Here comes geometric mean to the rescue. If you look at the definition it multiplies the feature values which gives us a area(if 2 features), volume (if 3) or a n-dimensional volume value.
We can’t simply use this because, at the moment this value is biased towards features that have a higher range of values.
i.e: in the previous example y axis which ranged from 0-100 will simply wash out any differences in x.

So we take the (2 or 3 or n)th root of this value. In effect we have found normalized the axis range itself.

Note: the cool part here is we don’t need to know anything about the actual range itself. The nature of the operations on the valiues (i.e: product and nth root) itself ensures the final geometric mean value is equalized.
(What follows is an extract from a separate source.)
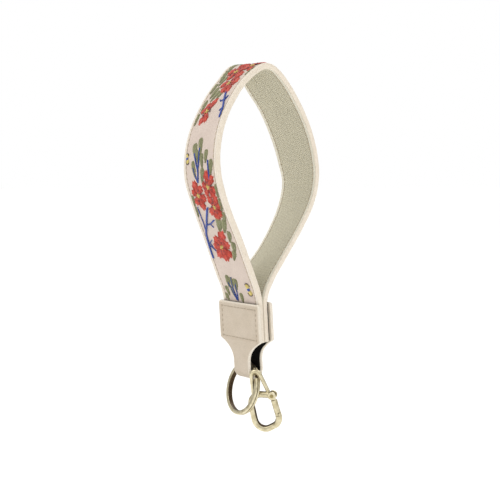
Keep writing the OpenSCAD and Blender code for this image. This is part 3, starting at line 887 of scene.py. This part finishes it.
class WRISTLET_OT_embroidery(bpy.types.Operator):
    """Lay the embroidery threads: leaves, branches, blossoms, centres and butterflies"""
    bl_idname = "wristlet.embroidery"
    bl_label = "Embroidery"

    def execute(self, context):
        kit = context.scene.wristlet_embroidery
        pitch = kit.pitch / MM * 1
        tree = thread_tree()
        leaves, petals, hearts, stems, wings, marks = (Threads(seed) for seed in range(11, 17))
        for repeat in REPEATS:
            on = np.array([repeat, 0.0])
            for a, b, width in LEAVES:
                satin_leaf(leaves, on + a, on + b, width, pitch)
            for centre, shape in BLOSSOMS:
                for k, (tip, width) in enumerate(shape):
                    satin_petal(petals, on + centre, on + tip, width, pitch, k % 3)
                self.heart(hearts, marks, on + centre)
            for points, wide in BRANCHES:
                self.branch(stems, [on + p for p in points], wide)
            for centre, size in BUTTERFLIES:
                self.butterfly(wings, stems, marks, on + centre, size)
        red = thread_material("rayon embroidery thread, red", "#A82A1C", kit.blossom_colour,
                              0.8, 0.42)
        yellow = thread_material("rayon embroidery thread, yellow", "#D8BC4C", "#F0DF8E",
                                 0.8, 0.42)
        green = thread_material("rayon embroidery thread, olive", "#72734C", kit.leaf_colour,
                                0.8, 0.45)
        blue = thread_material("rayon embroidery thread, royal blue", "#223F94",
                               kit.branch_colour, 0.8, 0.42)
        dark = thread_material("rayon embroidery thread, charcoal", "#3A2A35", "#5A4450",
                               0.8, 0.45)
        for threads, name, thread, slot, node in (
                (leaves, "leaf_threads", green, "green_thread", "embroidered_leaves"),
                (stems, "branch_threads", blue, "blue_thread", "embroidered_branches"),
                (petals, "blossom_threads", red, "red_thread", "embroidered_blossoms"),
                (hearts, "blossom_centre_threads", yellow, "yellow_thread", "blossom_centres"),
                (wings, "butterfly_threads", yellow, "yellow_thread", "embroidered_butterflies"),
                (marks, "outline_threads", dark, "blue_thread", None)):
            piece = threads.piece(name, tree, thread, kit.thread_d)
            finish_piece(piece, "strap", slot, *([node] if node else []))
        return {"FINISHED"}

    def heart(self, hearts, marks, centre):
        """Short yellow stitches crossing at a blossom's centre, with a few dark ones."""
        for k in range(7):
            turn = math.radians(51 * k + hearts.draw.uniform(-18, 18))
            out = np.array([math.cos(turn), math.sin(turn)])
            reach = hearts.draw.uniform(0.9, 1.9)
            hearts.lay(centre + out * 0.15, centre + out * reach, 0.5, 0.6, base=0.24, points=5)
        for k in range(7):
            turn = math.radians(51 * k + marks.draw.uniform(0, 50))
            out = np.array([math.cos(turn), math.sin(turn)])
            far = marks.draw.uniform(1.7, 2.4)
            marks.lay(centre + out * far, centre + out * (far + 1.2), 0.46, 0.5, base=0.2,
                      points=5)

    def branch(self, stems, points, wide):
        """Stem stitches: short threads, each starting beside the middle of the last."""
        path = np.array(points)
        legs = np.concatenate([[0], np.cumsum(np.linalg.norm(np.diff(path, axis=0), axis=1))])
        for lane in range(wide):
            off = (lane - (wide - 1) / 2) * LANE
            for at in np.arange(0.35 * lane, legs[-1] - 0.6, STEM_STEP):
                ends = [np.array([np.interp(d, legs, path[:, k]) for k in (0, 1)])
                        for d in (at, min(legs[-1], at + STEM_LEN))]
                run = (ends[1] - ends[0]) / max(0.1, np.linalg.norm(ends[1] - ends[0]))
                side = np.array([-run[1], run[0]])
                stems.lay(ends[0] + side * (off - 0.14), ends[1] + side * (off + 0.14), 0.36,
                          0.4 + 0.2 * lane, base=0.12)

    def butterfly(self, wings, stems, marks, centre, size):
        """Two yellow wings with a blue body between them and a dark outline."""
        for way in (-1, 1):
            middle_of_wing = centre + np.array([2.0 * way, -0.5 * way]) * size
            for k in range(12):
                turn = math.radians(30 * k)
                out = np.array([1.9 * math.cos(turn), 1.7 * math.sin(turn)]) * size
                wings.lay(middle_of_wing + out * 0.1, middle_of_wing + out, 0.3, 0.7, points=5)
            for k in range(5):
                turn = math.radians(-60 + 30 * k + (0 if way > 0 else 180))
                out = np.array([2.1 * math.cos(turn), 1.9 * math.sin(turn)]) * size
                turn += math.radians(27)
                onward = np.array([2.1 * math.cos(turn), 1.9 * math.sin(turn)]) * size
                marks.lay(middle_of_wing + out, middle_of_wing + onward, 0.32, 0.4, points=4)
        for k in range(5):
            x_off = (k - 2) * 0.36 * size
            long = (1.3 - 0.26 * abs(k - 2)) * size
            stems.lay(centre + [long, x_off], centre + [-long, x_off], 0.42, 0.8, base=0.14)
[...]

For an example I’ll pick laptop CPU Speed, Hard disk size, and RAM here’s a link..
If you look at it closely, while in the examples i have picked, while all the three pythagorean means don’t change ordinality/ranking of the laptop being compared, the Arithmetic mean gets dominated/boosted simply by raising Hard Disk space.
On the other hand the geometric mean, doesn’t get raised (as much simply) by raising the attribute with higher values.

It’s not really surprising, since the geometric mean is a exponential function and arithmetic mean is a linear function.

You can ignore the Harmonic mean for now, as it’s not at all clear what’s common among the laptops. I’ll later make another post/update detailing how harmonic mean can be used for this case.

One case where it is used is in finding F-Score for comparing predictive algorithms, statistical tests etc.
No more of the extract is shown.